* Prompt
Take each line that has the word "bodies" and return it.

* Supplied data
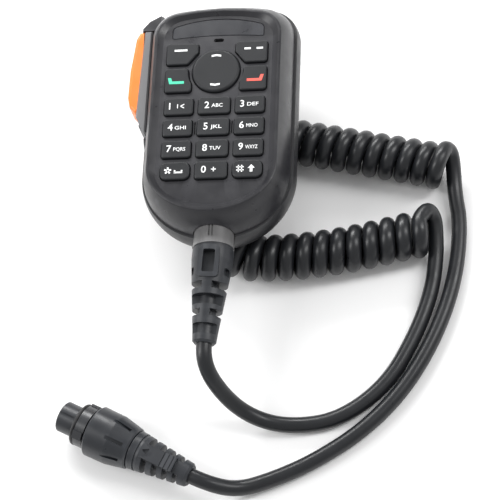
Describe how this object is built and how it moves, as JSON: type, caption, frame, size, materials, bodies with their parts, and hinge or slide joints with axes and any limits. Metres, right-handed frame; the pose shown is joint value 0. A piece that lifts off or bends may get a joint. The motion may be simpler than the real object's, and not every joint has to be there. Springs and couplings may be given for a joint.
{
  "type": "hand microphone",
  "caption": "Hand microphone with a number keypad, a side push-to-talk paddle, a hang-up stud, a curly cord and a round locking plug.",
  "frame": {"origin": "seat of the hang-up stud on the flat back of the microphone", "axes": "+Z out of the keypad face, +Y to the top of the microphone, +X to the right of the keypad; -Z is the way the stud points"},
  "size_m": [0.1507, 0.1863, 0.0455],
  "materials": {
    "front_plastic": "fine moulded texture, satin",
    "rear_plastic": "fine moulded texture, satin",
    "name_plate": "smooth blank plate",
    "collar_plastic": "satin moulded",
    "key_rubber": "soft matt silicone with printed marks",
    "mat_rubber": "soft matt",
    "dome_film": "clear film with metal domes",
    "board": "solder mask",
    "board_parts": "moulded",
    "led": "small lens",
    "capsule_metal": "drawn can",
    "screw_steel": "plated",
    "stud_metal": "turned",
    "clamp_plastic": "moulded",
    "paddle_plastic": "satin moulded",
    "strip_plastic": "orange, satin",
    "boot_rubber": "satin moulded",
    "cord_jacket": "satin polyurethane",
    "wires": "insulated",
    "plug_plastic": "satin moulded",
    "bayonet": "moulded",
    "o_ring": "soft",
    "insert_plastic": "moulded",
    "contacts": "gold plated"
  },
  "bodies": {
    "microphone": {"front_housing": "front_plastic", "rear_housing": "rear_plastic", "name_plate": "name_plate", "gland_collar": "collar_plastic", "keypad_mat": "mat_rubber", "mic_boot": "mat_rubber", "ptt_seal": "mat_rubber", "housing_seal": "mat_rubber", "dome_sheet": "dome_film", "main_board": "board", "board_chips": "board_parts", "board_connector": "board_parts", "ptt_switch": "board_parts", "backlight_leds": "led", "mic_capsule": "capsule_metal", "housing_screws": "screw_steel", "board_screws": "screw_steel", "clamp_screws": "screw_steel", "stud_screw": "screw_steel", "ptt_pin": "screw_steel", "hang_up_stud": "stud_metal", "stud_plate": "stud_metal", "cord_clamp": "clamp_plastic", "cord_boot": "boot_rubber", "plug_boot": "boot_rubber", "cord_mic_side": "cord_jacket", "cord_coil": "cord_jacket", "cord_plug_side": "cord_jacket", "inner_cable": "cord_jacket", "wire_harness": "wires", "plug_shell": "plug_plastic", "plug_collar": "plug_plastic", "bayonet_ring": "bayonet", "plug_o_ring": "o_ring", "contact_insert": "insert_plastic", "contact_pins": "contacts"},
    "ptt": {"ptt_paddle": "paddle_plastic", "ptt_strip": "strip_plastic"},
    "ptt_plunger": {"ptt_plunger": "board_parts"},
    "coupling_sleeve": {"coupling_sleeve": "plug_plastic"},
    "key_1": {"key_1": "key_rubber"},
    "key_2": {"key_2": "key_rubber"},
    "key_3": {"key_3": "key_rubber"},
    "key_4": {"key_4": "key_rubber"},
    "key_5": {"key_5": "key_rubber"},
    "key_6": {"key_6": "key_rubber"},
    "key_7": {"key_7": "key_rubber"},
    "key_8": {"key_8": "key_rubber"},
    "key_9": {"key_9": "key_rubber"},
    "key_star": {"key_star": "key_rubber"},
    "key_0": {"key_0": "key_rubber"},
    "key_hash": {"key_hash": "key_rubber"},
    "soft_key_left": {"soft_key_left": "key_rubber"},
    "soft_key_right": {"soft_key_right": "key_rubber"},
    "call_key": {"call_key": "key_rubber"},
    "end_key": {"end_key": "key_rubber"},
    "nav_key": {"nav_key": "key_rubber"}
  },
  "joints": [
    {"name": "key_1_press", "type": "slide", "parent": "microphone", "child": "key_1", "axis": [0, 0, -1], "range_m": [0, 0.0007], "stiffness_N_per_m": 1500},
    {"name": "key_2_press", "type": "slide", "parent": "microphone", "child": "key_2", "axis": [0, 0, -1], "range_m": [0, 0.0007], "stiffness_N_per_m": 1500},
    {"name": "key_3_press", "type": "slide", "parent": "microphone", "child": "key_3", "axis": [0, 0, -1], "range_m": [0, 0.0007], "stiffness_N_per_m": 1500},
    {"name": "key_4_press", "type": "slide", "parent": "microphone", "child": "key_4", "axis": [0, 0, -1], "range_m": [0, 0.0007], "stiffness_N_per_m": 1500},
    {"name": "key_5_press", "type": "slide", "parent": "microphone", "child": "key_5", "axis": [0, 0, -1], "range_m": [0, 0.0007], "stiffness_N_per_m": 1500},
    {"name": "key_6_press", "type": "slide", "parent": "microphone", "child": "key_6", "axis": [0, 0, -1], "range_m": [0, 0.0007], "stiffness_N_per_m": 1500},
    {"name": "key_7_press", "type": "slide", "parent": "microphone", "child": "key_7", "axis": [0, 0, -1], "range_m": [0, 0.0007], "stiffness_N_per_m": 1500},
    {"name": "key_8_press", "type": "slide", "parent": "microphone", "child": "key_8", "axis": [0, 0, -1], "range_m": [0, 0.0007], "stiffness_N_per_m": 1500},
    {"name": "key_9_press", "type": "slide", "parent": "microphone", "child": "key_9", "axis": [0, 0, -1], "range_m": [0, 0.0007], "stiffness_N_per_m": 1500},
    {"name": "key_star_press", "type": "slide", "parent": "microphone", "child": "key_star", "axis": [0, 0, -1], "range_m": [0, 0.0007], "stiffness_N_per_m": 1500},
    {"name": "key_0_press", "type": "slide", "parent": "microphone", "child": "key_0", "axis": [0, 0, -1], "range_m": [0, 0.0007], "stiffness_N_per_m": 1500},
    {"name": "key_hash_press", "type": "slide", "parent": "microphone", "child": "key_hash", "axis": [0, 0, -1], "range_m": [0, 0.0007], "stiffness_N_per_m": 1500},
    {"name": "soft_key_left_press", "type": "slide", "parent": "microphone", "child": "soft_key_left", "axis": [0, 0, -1], "range_m": [0, 0.0007], "stiffness_N_per_m": 1500},
    {"name": "soft_key_right_press", "type": "slide", "parent": "microphone", "child": "soft_key_right", "axis": [0, 0, -1], "range_m": [0, 0.0007], "stiffness_N_per_m": 1500},
    {"name": "call_key_press", "type": "slide", "parent": "microphone", "child": "call_key", "axis": [0, 0, -1], "range_m": [0, 0.0007], "stiffness_N_per_m": 1500},
    {"name": "end_key_press", "type": "slide", "parent": "microphone", "child": "end_key", "axis": [0, 0, -1], "range_m": [0, 0.0007], "stiffness_N_per_m": 1500},
    {"name": "nav_key_rock", "type": "hinge", "parent": "microphone", "child": "nav_key", "pos_m": [0, -0.009, 0.0231], "axis": [1, 0, 0], "range_deg": [-2.5, 2.5], "stiffness_Nm_per_rad": 0.25},
    {"name": "ptt_press", "type": "hinge", "parent": "microphone", "child": "ptt", "pos_m": [-0.0293, -0.024, 0.012], "axis": [0, 0, -1], "range_deg": [0, 2], "stiffness_Nm_per_rad": 3},
    {"name": "ptt_plunger_slide", "type": "slide", "parent": "microphone", "child": "ptt_plunger", "axis": [1, 0, 0], "range_m": [0, 0.0008]},
    {"name": "coupling_sleeve_turn", "type": "hinge", "parent": "microphone", "child": "coupling_sleeve", "pos_m": [-0.03927, -0.14005, -0.0085], "axis": [0.9063, -0.4226, 0], "continuous": true}
  ],
  "couplings": [
    {"joint": "ptt_plunger_slide", "follows": "ptt_press", "m_per_rad": 0.018}
  ]
}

* Right answer
Describe how this object is built and how it moves, as JSON: type, caption, frame, size, materials, bodies with their parts, and hinge or slide joints with axes and any limits. Metres, right-handed frame; the pose shown is joint value 0. A piece that lifts off or bends may get a joint. The motion may be simpler than the real object's, and not every joint has to be there. Springs and couplings may be given for a joint.
  "bodies": {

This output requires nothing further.